Within a few months of incorporation, it got a license for color television making. Venugopal Dhoot, son of Nandlal Dhoot, took control of Videocon in a short span of time and made Videocon the leading company of color television. By 1990, the company added products like ACs, refrigerators, and other home appliances to its business & became the no.1 home appliances company in India.


Videocon was inflating with successful explorations and continued to enter other sectors and industries such as oil & gas, telecommunication, DTH among others. To establish these businesses, Videocon took a hefty amount of loans from banks but unfortunately, these businesses didn’t follow the success path as was planned. And after the sun had shone bright, magnanimously, it came to set and the company’s debt began to rise, and eventually, the amount became about INR 35,000 crore.

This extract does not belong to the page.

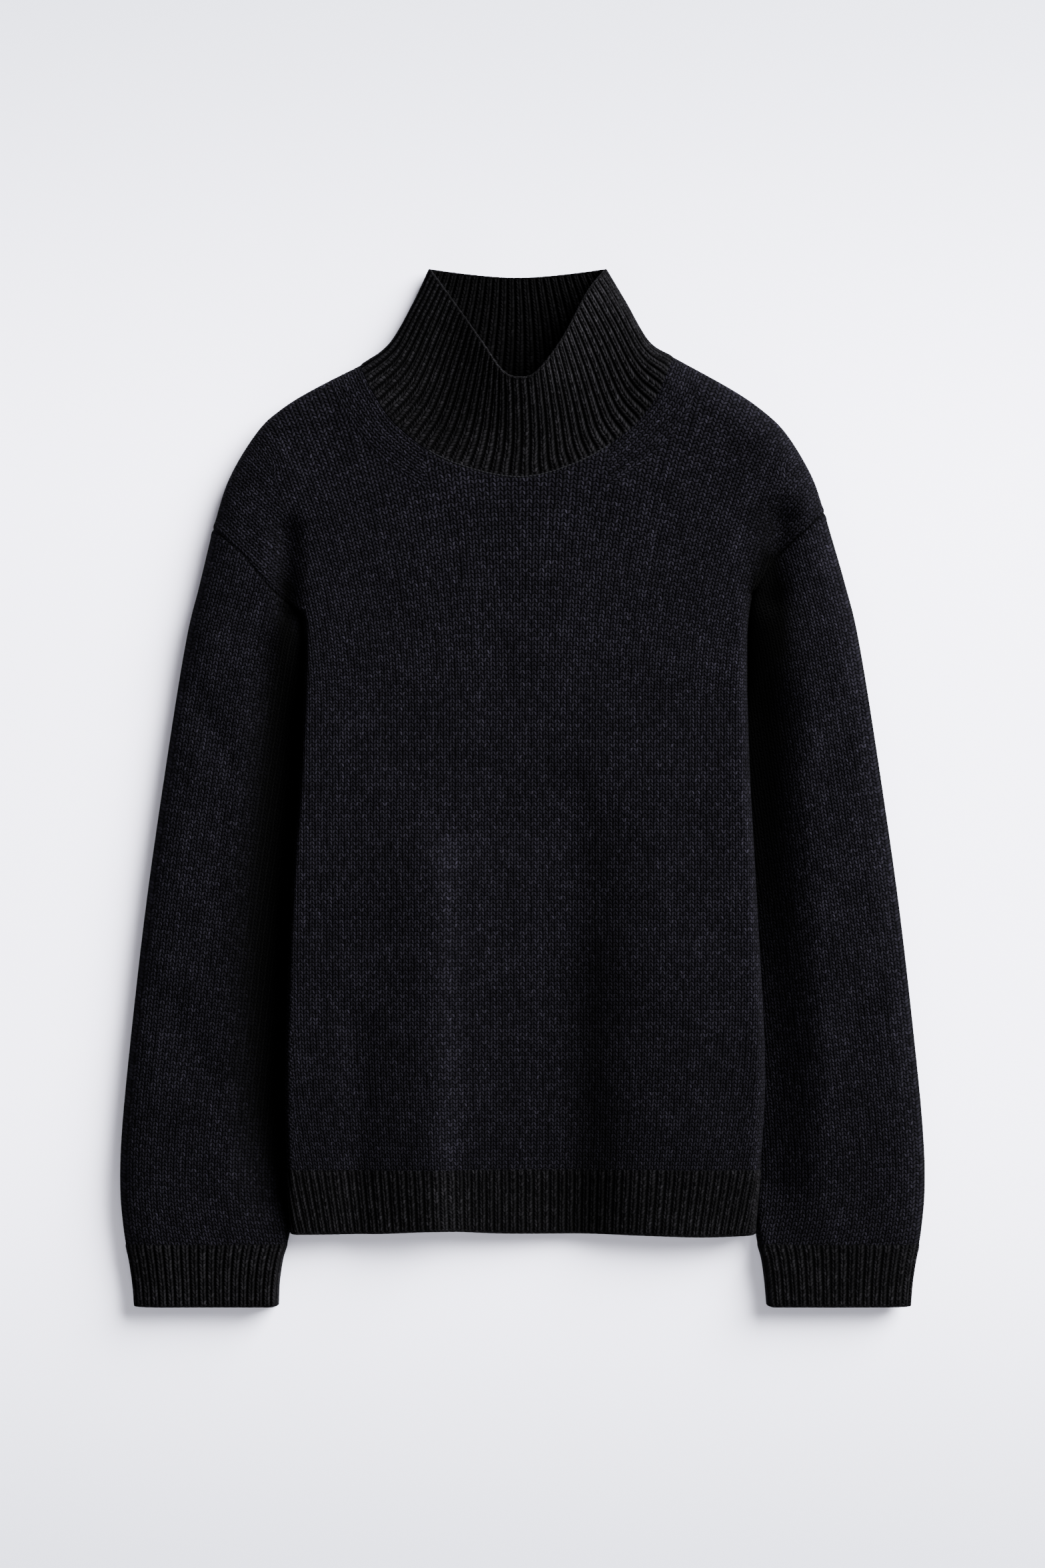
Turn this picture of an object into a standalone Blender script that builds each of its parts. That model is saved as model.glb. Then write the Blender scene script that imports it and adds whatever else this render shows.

After the entry into new sectors, home appliances & consumer durables remained the largest source of their revenue. However, it couldn’t survive the competition from rivals like LG, Samsung, etc. Eventually, welcoming Videocon to the bankruptcy court (NCLT) in 2018, and making Videocon’s bankruptcy the biggest ever in India.


On 16 December 2020, Videocon informed investors of approval by the Committee of Creditors (CoC) of the resolution plan submitted by Twin-Star Technologies Ltd., a company owned by Anil Agarwal, Chairman of Vedanta group. Mr. Agarwal was keen on increasing his stake in the Ravva oil field in the Krishna Godavari Basin located in coastal Andhra Pradesh. Through Cairn Oil & Gas, a vertical of Vedanta Group, Mr. Agarwal already owned a 22.5% stake in the oil field while Videocon petroleum had a 25% stake. This meant that after taking over Videocon, Mr. Agarwal would indirectly control 47.5%, which he would not want to miss.

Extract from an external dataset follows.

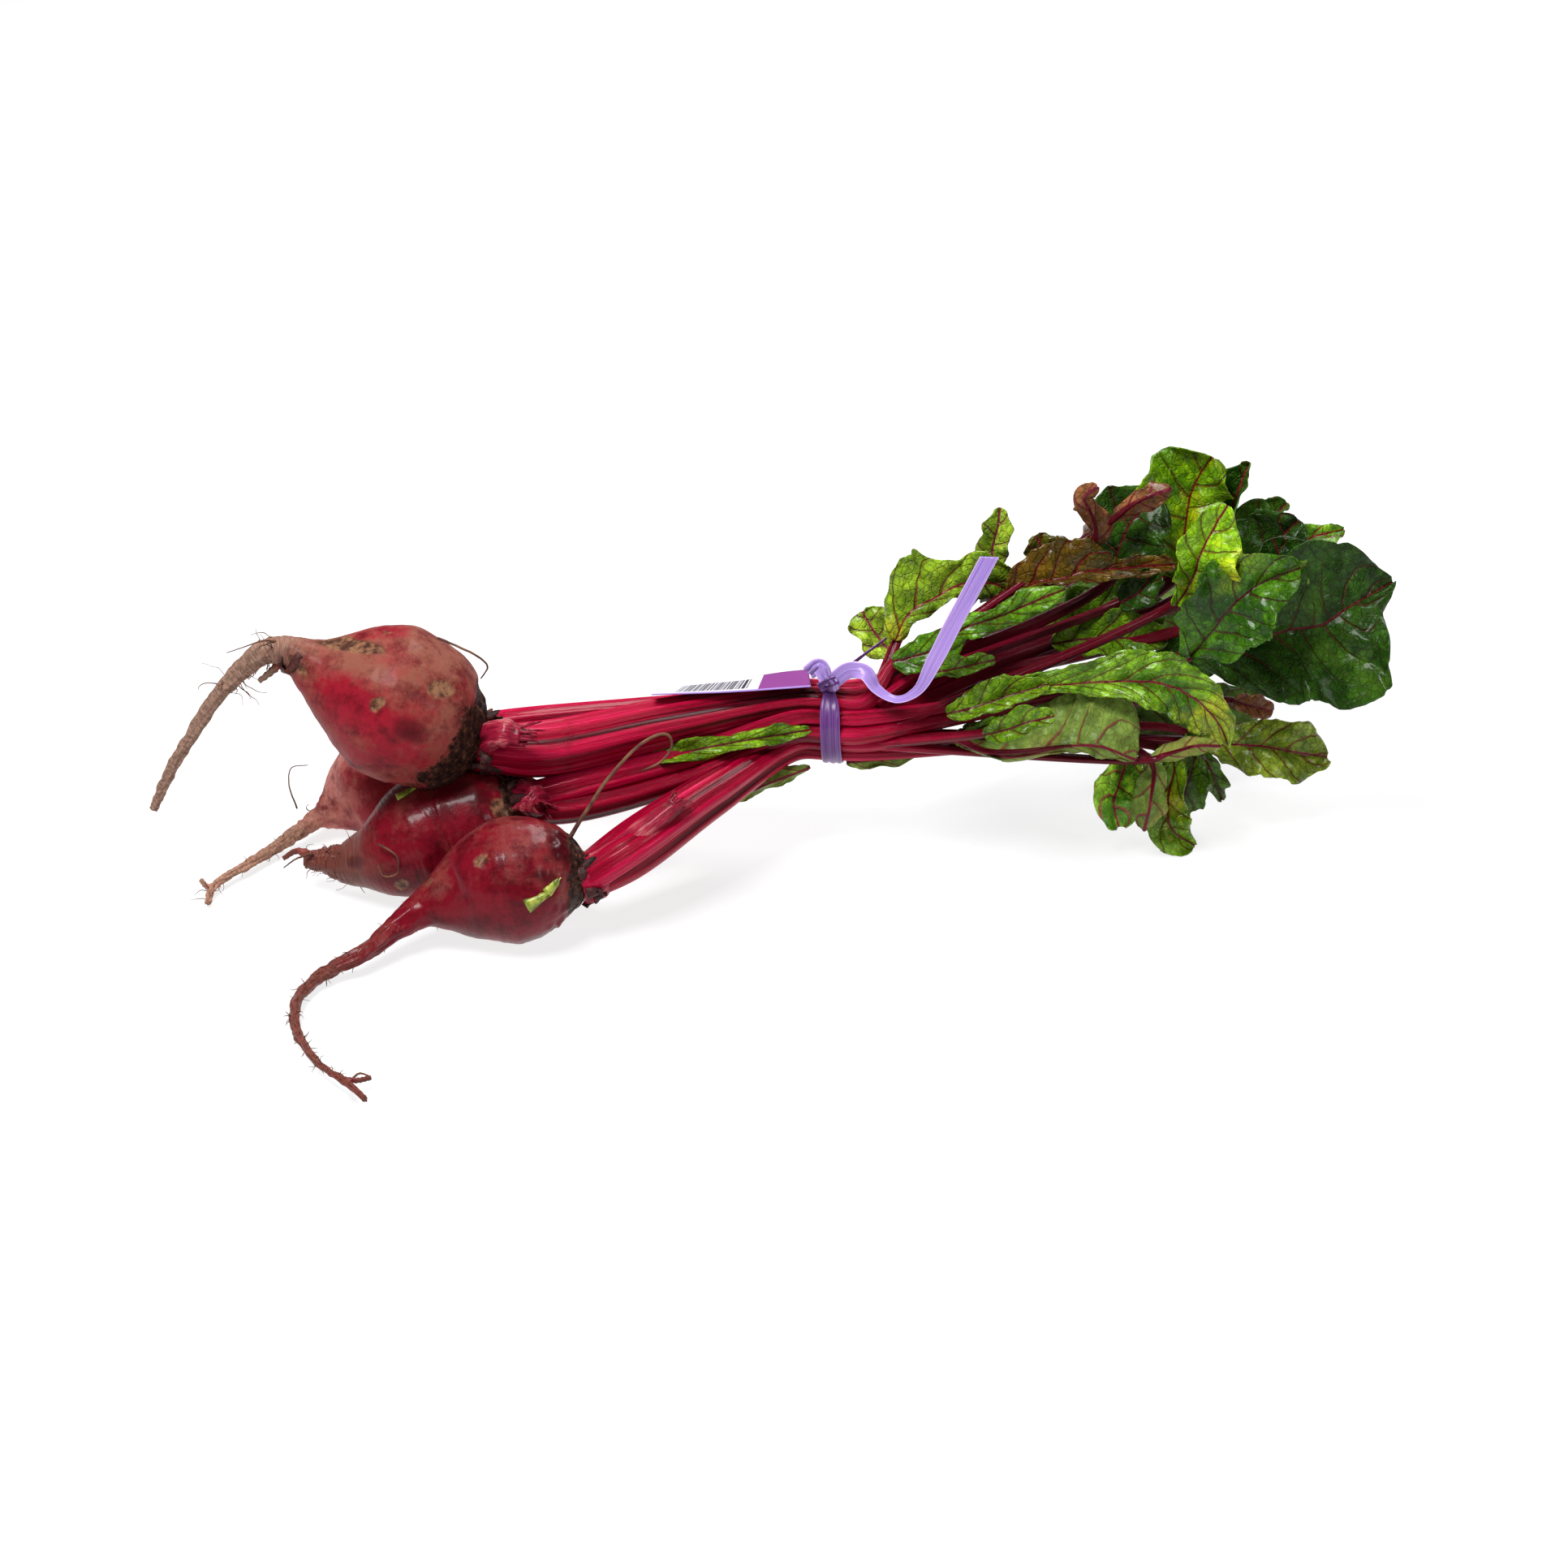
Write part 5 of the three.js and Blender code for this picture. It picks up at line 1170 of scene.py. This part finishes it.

The claims for the debt were INR 71,433.75 crore, out of which INR 64,838.63 crore were admitted but only INR 2962.02 crore was approved. This amounts to 4.15% of the total outstanding claim amount and the haircut to all creditors was 95.85%.


Twin Star Technologies was ready to take over the Videocon group until Venugopal Dhoot invoked section 12 A of IBA that allows the Committee of Creditors (CoC) to withdraw the insolvency case and consider the promoter’s settlement offer. He claimed that the settlement offered by him would be higher than what Twin Star had agreed to pay the creditors. He also challenged to ascertain if the liquidation value was leaked to Twin Star.


Financial creditors, who are a minority in the committee of creditors, can be overtaken by those who have more power. However, because the law requires the distribution to be "fair and equitable", resolution plans can be contested. On the other hand, the integrity of the IBC process must be preserved. Critical information mustn’t fall into the hands of interested parties in the resolution process. It is highly critical to keep an eye on the promoters who try to take advantage of the system. The spirit of IBC should be maintained while dealing with such sensitive and important deals.